Minister for Foreign Affairs who, after having exchanged their full powers found to be in good and due form, have agreed as follows:
Taxes on Estates and Inheritances
(1) The taxes which are the subject of this Title are:
(a) for the United States of America, the Federal estate tax, and (b) for France, the tax on inheritances.
(2) This Title shall also be applicable to all other taxes of a substantially similar character imposed by either Contracting State after the signing of the present Convention, or imposed by the government of any territory to which the present Convention applies under Article 17.
(3) The present Convention is concluded with reference to United States and French law in force on the day of its signature. Accordingly, if these laws are appreciably modified the competent authorities of the two States will consult together for the purposes of adapting the provisions of the present Convention to such changes.
(1) In this Title, unless the context otherwise requires:
(a) The term "United States" means the United States of America, and when used in a geographical sense means only the States, the Territories of Alaska and of Hawaii, and the District of Columbia.
(b) The term "France", when used in a geographical sense, means only metropolitan France, excluding Algeria and the Colonies.
(c) The term "tax" means the French tax on inheritances or the Federal estate tax of the United States, as the context requires.
(2) In the application, by one of the Contracting States, of the provisions of this Title, any term which is not otherwise defined shall have, unless the context requires a different interpretation, the meaning which it has under the laws of that Contracting State relating to the taxes which are the subject of this Title.
(1) For the For the purposes of this Title, the question whether a decedent was domiciled in the territory of one of the Contracting States at the time of his death shall be determined in conformity with the law in force in that territory.
(2) In the case of the death of a person domiciled in the territory of one of the Contracting States, the situs of any of the following property or property rights shall, for the purpose of the imposition of the tax and for the
purpose of the credit provided for in Article 5, be determined exclusively in accordance with the following rules:
(a) Real property shall be deemed to be situated at the place where the land involved is located. Real property includes leases of such property, unless such leases are of eighteen years' duration or less, but excludes mortgages and other liens on such property as security. The question whether any other property or right in property constitutes real property shall be determined in accordance with the law of the place where the land involved is located.
(b) Corporeal movable property, except as hereinafter prescribed, as well as bank notes and any other kind of money which is legal tender at the place of issuance, shall be deemed to be situated where it is physically located at the time of the decedent's death.
(c) Ships and aircraft shall be deemed to be situated at the place of registration or documentation of the ship or aircraft.
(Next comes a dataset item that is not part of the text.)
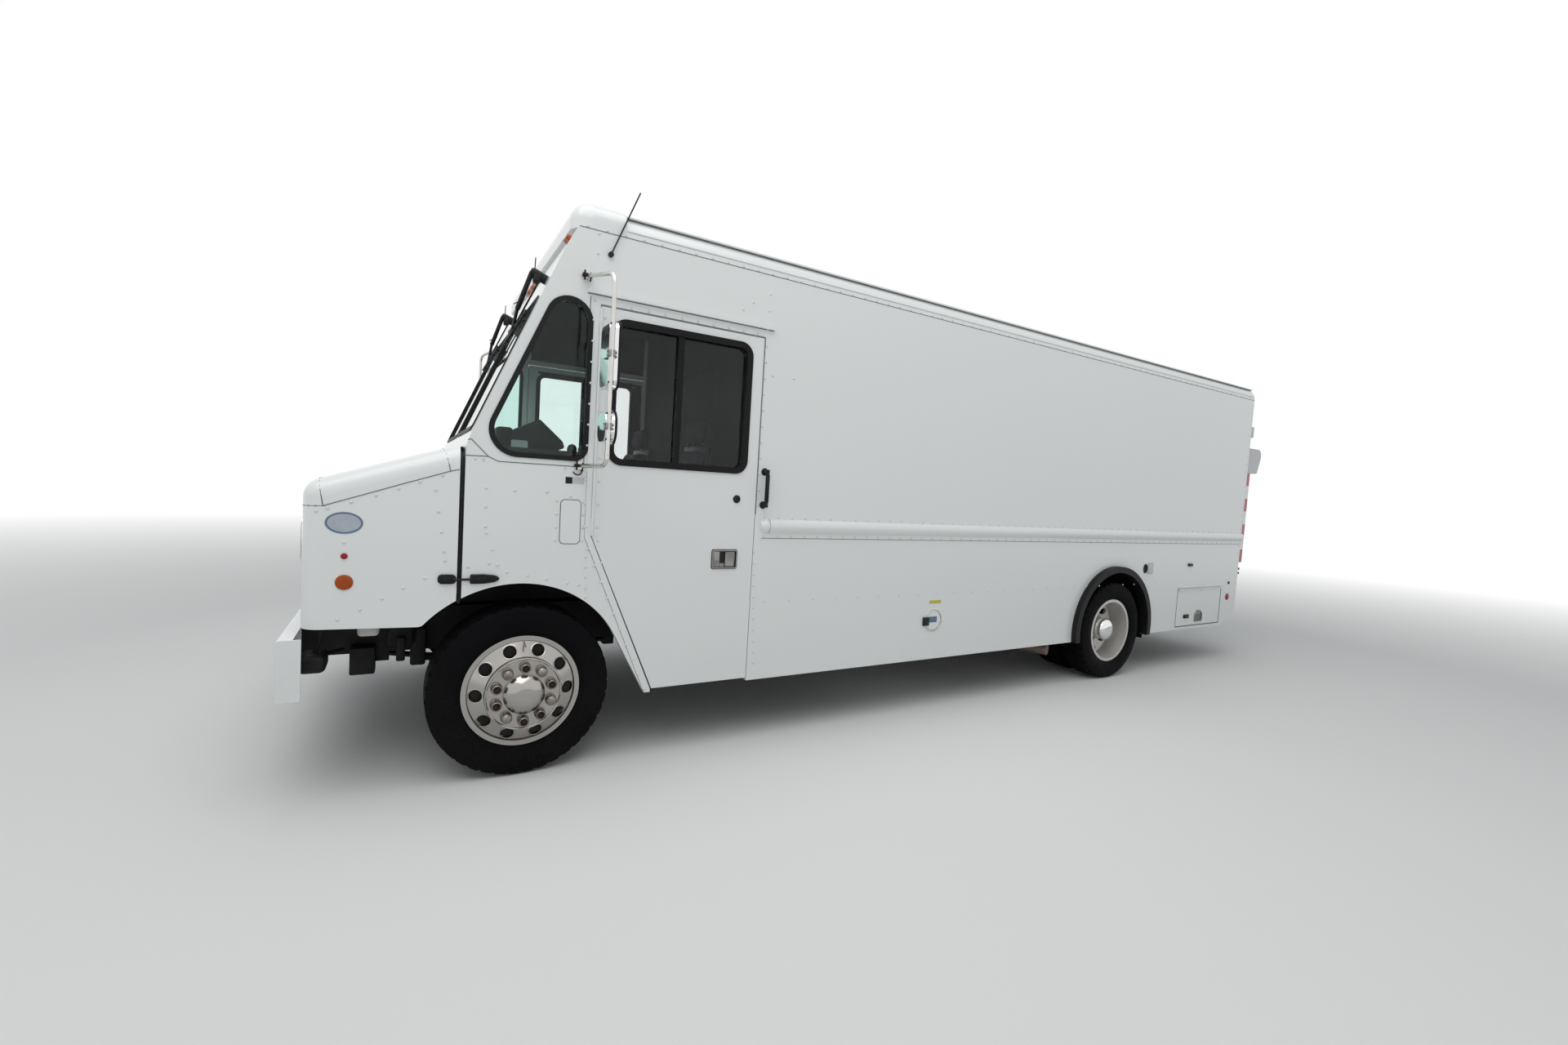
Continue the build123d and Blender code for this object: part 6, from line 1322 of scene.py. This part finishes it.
class VAN_OT_cab_trim(bpy.types.Operator):
    """Gauges, switches, wheel hub, stalk, pedals, vents, sun visors, instrument cowl, window ledges and near-black
    inner panels, their darkness painted shade of the cab's interior
    """

    bl_idname = "van.cab_trim"
    bl_label = "Cab trim"

    def execute(self, context):
        way = (0, 0.9, 0.44)
        dials, faces, hands = [], [], []
        for x, radius in ((690, 58), (560, 58), (770, 30), (770, 30), (620, 26), (500, 26)):
            height = 1700 if radius > 40 else 1690
            edge = [(0, radius), (9, radius), (11, radius - 4), (5, radius - 8), (4, radius - 8)]
            dials.append(turned(edge, x, 84, height, way, 32))
            edge = [(0, 0), (0, radius - 5), (3.5, radius - 6), (3.5, 0)]
            faces.append(turned(edge, x, 84, height, way, 28))
            hands.append(bar((x, 88, height + 2), (x + radius * 0.5, 85, height + radius * 0.35), 1.5, sides=4))
        done(join(dials), "gauge_rings", "van", "chrome")
        done(join(faces), "gauge_faces", "van", "gauge_black")
        done(join(hands), "gauge_hands", "van", "amber_lens")
        panel = [soften(block((-180, 40, 1480), (250, 66, 1620)), 8, 2)]
        panel += [soften(block((x - 15, 60, 1566), (x + 15, 74, 1606)), 3, 2) for x in range(-140, 230, 42)]
        panel += [soften(block((-150, 60, 1492), (60, 72, 1552)), 3, 2)]
        knob = [(0, 0), (0, 15), (14, 14), (18, 10), (18, 0)]
        panel += [turned(knob, x, 66, 1522, REARWARD, 18) for x in (95, 140, 185)]
        for x in (-760, -460, 380):
            panel.append(soften(block((x - 60, 30, 1560), (x + 60, 62, 1620)), 5, 2))
            panel += [block((x - 52, 60, z), (x + 52, 68, z + 4)) for z in range(1568, 1616, 9)]
        panel += [soften(block((-1000, 20, 1440), (-600, 62, 1540)), 8, 2)]
        panel.append(bar((600, 196, 1480), (742, 236, 1500), 7, sides=10))
        panel.append(soften(block((512, 130, 1430), (688, 200, 1476)), 16, 3))
        panel += [soften(block((x - 34, -150, 1136), (x + 34, -136, 1226)), 6, 2) for x in (470, 700)]
        panel += [soften(block((x - 210, -40, 2500), (x + 210, 118, 2516)), 7, 3) for x in (560, -560)]
        done(join(panel), "dash_fittings", "van", "black_plastic")
        box = soften(block((-330, 70, 1392), (-80, 300, 1470)), 16, 3)
        tray = soften(block((130, 90, 1392), (300, 330, 1412)), 6, 2)
        done(join([box, tray]), "engine_cover_tray", "van", "grey_plastic")
        hub = turned([(14, 0), (14, 52), (24, 50), (32, 36), (35, 0)], 600, 300, 1560, (0, 222, 102.5), 32)
        done(hub, "wheel_hub_pad", "steering_wheel", "black_plastic")
        # Inner wall, bulkhead and roof panels, near-black as painted shade of the cab's interior
        lining = [
            soften(block((1149, 335, 2606), (1155, 1325, 2940)), 2, 1),
            soften(block((420, 1360, 904), (1150, 1372, 2940)), 3, 1),
            soften(block((0, 1360, 2500), (430, 1372, 2940)), 3, 1),
        ]
        lining = pairs(lining) + [soften(block((-1140, 260, 2934), (1140, 1358, 2942)), 3, 1)]
        done(join(lining), "cab_lining", "van", "lining")
        cowl = soften(plate(COWL_EDGE, 470, 230), 8, 2)
        side_pod = soften(block((560, -125, 1676), (700, -30, 1896)), 22, 3)
        done(join([cowl, side_pod]), "instrument_cowl", "van", "black_plastic")
        ledge = soften(block((1098, -150, 1640), (1154, 300, 1766)), 14, 3)
        knobs = []
        for station, radius in ((212, 26), (268, 24)):
            edge = [(-6, radius), (18, radius), (34, radius * 0.7), (42, 0)]
            knobs.append(turned(edge, 1126, station, 1766, UPWARD, 20))
        done(join(pairs([ledge, *knobs])), "window_ledges", "van", "black_plastic")
        front = dished(rounded((-42, 1742), (48, 1824), 8), 700, 8, 8, 3)
        done(soften(front, 1.5, 1), "switch_box", "van", "grey_plastic")
        frame_low, frame_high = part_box("door_frame_left")
        sill, head = frame_low.z * 1000 + 14, frame_high.z * 1000 - 14
        first, last = ((v.y - axle_y) * 1000 for v in (frame_low, frame_high))
        panels = [
            soften(block((1149, first + 14, head), (1155, last - 14, 2520)), 2, 1),
            soften(block((1149, first + 40, 1380), (1155, last - 14, sill)), 2, 1),
            soften(block((1149, last - 14, 1380), (1155, 1318, 2520)), 2, 1),
        ]
        # Door inner panels take the same near-black: painted shade
        for side, body in ((1, "door_left"), (-1, "door_right")):
            done(join(on_side(panels, side)), body + "_lining", body, "lining")
        drop(panels)
        done(soften(block((-90, 360, 2898), (90, 480, 2926)), 8, 3), "dome_lamp", "van", "clear_lens")
        return {"FINISHED"}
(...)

(d) The goodwill of a business firm (including for the purposes of this subparagraph rights in a lease other than one deemed to be real property under the provisions of subparagraph (a) of this Article) or the goodwill attached to the practice of one of the liberal professions shall be deemed to be situated where the business is carried on or the profession is practiced. (e) Patents, trademarks and designs shall be deemed to be situated at the place where they are registered.
(f) Copyrights and rights or licenses to use any copyrighted material, patent, trademark or design shall be deemed to be situated at the place where the rights arising therefrom are exercisable.
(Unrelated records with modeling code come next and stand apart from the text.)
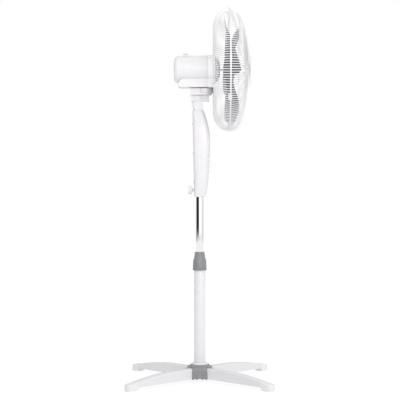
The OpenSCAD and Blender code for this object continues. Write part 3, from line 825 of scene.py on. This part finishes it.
@dataclass
class Base:
    """The crossed base: legs, feet and hub."""

    start: float = 0.027
    bend: float = 0.110
    half: float = 0.016
    end_top: float = 0.027
    foot_top: float = 0.0215
    corner: float = 0.006
    wall: float = 0.0024
    steps: int = 30
    foot_low: float = 0.003
    foot_round: float = 0.014
    foot_lip: float = 0.0009
    foot_gap: float = 0.0001
    foot_shelf: float = 0.00002
    fillet: float = 0.004
    cheek_near: float = 0.030
    cheek_half: float = 0.0246
    cheek_low: float = 0.0345
    cheek_top: float = 0.0475
    cheek_lip: float = 0.002
    cheek_knee: float = 0.3
    cheek_corner: float = 0.0015
    cheek_reach: float = 0.0484
    ear_reach: float = 0.0415

    def leg_section(self, s: float, top: float, bottom: float, half: float) -> list[Vector]:
        """One upside-down U of a leg's channel.

        Args:
            s: Distance from the pole axis.
            top: Height of the channel's top.
            bottom: Height of its lower edges.
            half: Half its width.

        Returns:
            The section's loop, for a leg along +X.
        """
        w = self.wall
        outer = [(-half, bottom), (-half, top), (half, top), (half, bottom)]
        inner = [(half - w, bottom), (half - w, top - w), (-half + w, top - w), (-half + w, bottom)]
        loop = rounded(outer, self.corner, 5, False) + rounded(inner, self.corner - w, 3, False)
        return [Vector((s, p[0], p[1])) for p in loop]

    def leg(self, node: str, angle: float) -> None:
        """Builds one leg.

        Args:
            node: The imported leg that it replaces.
            angle: Its direction in degrees.
        """
        low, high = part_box(node)
        reach = self.seam(node)
        sections = []
        for k in range(self.steps + 1):
            s = self.start + (reach - self.start) * k / self.steps
            u = max((s - self.bend) / (reach - self.bend), 0.0)
            top = high.z - (high.z - self.end_top) * u * u
            sections.append(self.leg_section(s, top, low.z, self.half))
        mesh = loft(sections)
        mesh.transform(Matrix.Rotation(math.radians(angle), 4, "Z"))
        piece = dressed(node.replace("leg", "arched_leg"), mesh, Palette.LEG)
        place(piece, Palette.LEG, "base", node)

    def seam(self, node: str) -> float:
        """Distance from the pole axis to a leg's outer end."""
        low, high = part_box(node)
        return max(abs(low.x), abs(high.x)) * math.sqrt(2) - self.half

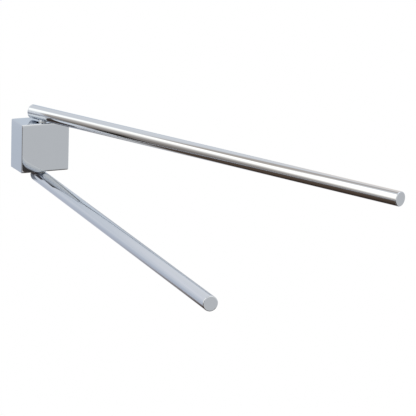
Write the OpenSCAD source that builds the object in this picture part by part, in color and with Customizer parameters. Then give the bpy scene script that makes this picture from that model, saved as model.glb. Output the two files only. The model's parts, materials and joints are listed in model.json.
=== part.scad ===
// Swing arm towel bar: a hollow square wall block with two round bars that
// turn on upright pivots, one over the block and one under it.
// Millimetres, +Z up. The wall is the plane y = 0 and the room is on its -Y side.
// The origin is the middle of the wall plate's back face.

/* [Block] */
// Width of the block along the wall
block_w = 51; // [46:1:70]
// Height of the block
block_h = 50; // [50:1:80]
// Depth of the block, out from the wall
block_d = 29; // [27:0.5:45]
// Thickness of the two side walls
side_wall = 3.5; // [2.5:0.5:5]
// Thickness of the front wall
front_wall = 3.5; // [2.5:0.1:3.9]
// Thickness of the top and bottom walls, which carry the pivots
pivot_wall = 5; // [4:0.5:7]
// Rounding of the block's outer edges
block_edge_r = 0.8; // [0.4:0.1:1.5]

/* [Wall plate] */
// Thickness of the wall plate
plate_t = 3; // [2:0.5:4]
// Gap between the wall plate and the walls of the block round it
plate_gap = 0.3; // [0.2:0.1:0.6]
// Distance between the two wall screw holes
screw_spacing = 26; // [20:1:28]
// Diameter of the wall screw holes
screw_hole_d = 5; // [4:0.5:6]
// Width of the plate's upper and lower tongues
tongue_w = 18; // [12:1:20]
// Thickness of the two tongues
tongue_t = 2.5; // [2:0.5:3]
// Free space between the two tongues and the washers round a pivot
tongue_gap = 4; // [3:0.5:5]
// Height of the hooked lip on the upper tongue
lip_h = 1.2; // [0.8:0.1:1.5]
// Thickness of the hooked lip
lip_t = 2; // [1.5:0.5:2.5]

/* [Grub screw] */
// Thread diameter of the grub screw that locks the block on its plate
grub_d = 4; // [3:0.5:5]
// Distance from the wall to the grub screw
grub_out = 7; // [6:0.5:8]
// Width across the flats of its hexagon socket
grub_socket = 2; // [1.5:0.5:2]
// Depth of its hexagon socket
grub_socket_depth = 2.2; // [1.5:0.1:3]
// How far the screw's end lies inside the block's underside
grub_recess = 0.4; // [0.2:0.1:1]
// Free space between the lower tongue and the bottom wall
tongue_lift = 1; // [0.5:0.5:2]

/* [Bars] */
// Outside diameter of the bars
bar_d = 14; // [12:0.5:16]
// Wall thickness of the bar tubes
bar_wall = 1; // [0.8:0.1:1.5]
// Whole length of a bar, from end to end
bar_l = 461; // [300:1:600]
// Length of a bar behind its pivot axis
bar_tail = 15; // [14:0.5:16]
// Free height between the block and a bar
bar_gap = 1; // [0.8:0.1:3]
// Turn of the upper bar from straight out, towards +X
upper_swing = 24; // [-90:1:90]
// Turn of the lower bar from straight out, towards +X
lower_swing = -3; // [-90:1:90]

/* [End caps] */
// Thickness of the cap's face
cap_t = 1.5; // [1.2:0.1:2.5]
// Length of the cap's spigot inside the tube
cap_spigot = 4; // [3:0.5:6]
// Wall thickness of the spigot
cap_spigot_wall = 1.2; // [1:0.1:2]
// Rounding of the cap's outer edge
cap_edge_r = 0.8; // [0.4:0.1:1.1]
// Gap round the spigot and round the anchor, inside the tube
tube_fit = 0.05; // [0.02:0.01:0.1]
// Gap between the rear cap's spigot and the anchor
anchor_gap = 0.3; // [0.1:0.1:1]

/* [Pivots] */
// Gap between the inner washers and the front wall
front_gap = 0.5; // [0.3:0.1:2]
// Diameter of the pivot post between the block and the bar
post_d = 8; // [7:0.5:8.5]
// Diameter of the post's journal, which turns in the bush
journal_d = 6; // [5.5:0.1:6.4]
// Gap round the journal in its bush
running_gap = 0.05; // [0.02:0.01:0.1]
// Diameter of the threaded ends of the post
thread_d = 5; // [4:0.1:5.2]
// Gap round a screw thread in its hole
thread_gap = 0.05; // [0.02:0.01:0.1]
// Depth of the threaded hole beyond the seat in the anchor
anchor_thread_depth = 6; // [4:0.5:7]
// Length of the anchor past the pivot axis, towards the bar's tip
anchor_reach = 14; // [9:0.5:30]
// How far the post's neck goes into the bar
post_sink = 3.2; // [2.5:0.1:4]
// Outside diameter of the bush's sleeve
bush_d = 8; // [7.4:0.1:8.5]
// Outside diameter of the bush's flange and of the inner washers
washer_d = 10; // [9.5:0.1:10]
// Thickness of the bush's flange
flange_t = 1; // [0.5:0.1:1.5]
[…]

(g) Shares in a corporation (including shares held by a nominee for the benefit of the decedent) shall be deemed to be situated at the place in which, or under the laws of which, such corporation was created or organized.
(h) Bills of exchange and checks shall be deemed to be situated at the place of the drawee's residence, and negotiable promissory notes at the place of residence of the maker.
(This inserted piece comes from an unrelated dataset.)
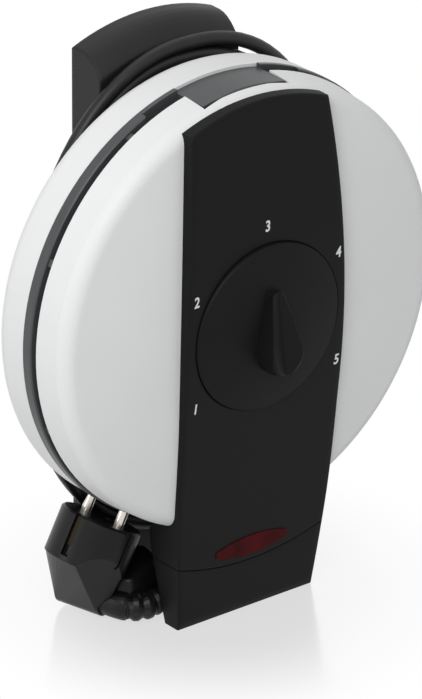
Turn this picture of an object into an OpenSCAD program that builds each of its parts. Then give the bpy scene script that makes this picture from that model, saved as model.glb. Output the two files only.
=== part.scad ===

(i) All property other than hereinbefore mentioned shall be deemed to be situated in the State in which the deceased person was domiciled at the time of his death.
The Contracting State which imposes tax in the case of a decedent who, at the time of his death, was not domiciled in its territory but was domiciled in the territory of the other Contracting State:
a) shall allow every abatement, exemption, deduction, or credit, which would be applicable under its law if the decedent had been domiciled in its territory, in an amount not less than the proportion thereof which the value
of the property, situated according to Article 3 in such State and subject to the tax of such State, bears to the value of the property which would have been subject to the tax of such State if the decedent had been domiciled in its territory; and
b) shall (except for the purpose of subparagraph (a) of this Article and for the purpose of any other proportionate allowance otherwise provided) take no account of property situated according to Article 3 outside its territory in determining the amount of rate of tax.
However, the provisions of this Article shall not apply to the tax imposed by the United States in the case of a deceased citizen of the United States.
(1) The Contracting State imposing tax in the case of a deceased person, who, at the time of his death, was domiciled in such State (or was a citizen thereof if such State is in the United States), shall allow against its tax (as otherwise computed) a credit for the amount of the tax imposed by the other Contracting State with respect to property situated in the territory of such other Contracting State and included for tax purposes by both States, but the amount of credit shall not exceed the portion of the tax imposed by the former State which is attributable to such property. The provisions of this paragraph shall not apply with respect to any property referred to in paragraph (2) of this Article.
(2) If the decedent is regarded by each of the Contracting States as being domiciled in its own territory, each State shall, in addition to the credit authorized by paragraph (1) of this Article, allow against its tax (as otherwise computed) a credit for that part of the tax imposed by the other State with respect to property included for tax purposes by both States and situated or deemed to be situated
(a) in the territory of both Contracting States, or (b) outside of both territories.
The total of the credits authorized by this paragraph shall be equal to the amount of tax imposed with respect to such property by the State imposing the smaller tax, and shall be divided between the two States in proportion to the amount of tax imposed by each of the two Contracting States with respect to such property.
(3) For the purposes of this Article, the amount of the tax of each Contracting State attributable to any designated property shall be ascertained after taking into account any applicable abatement, credit, remittance, diminution, or increase, as provided by its law, other than any credit authorized by this Article.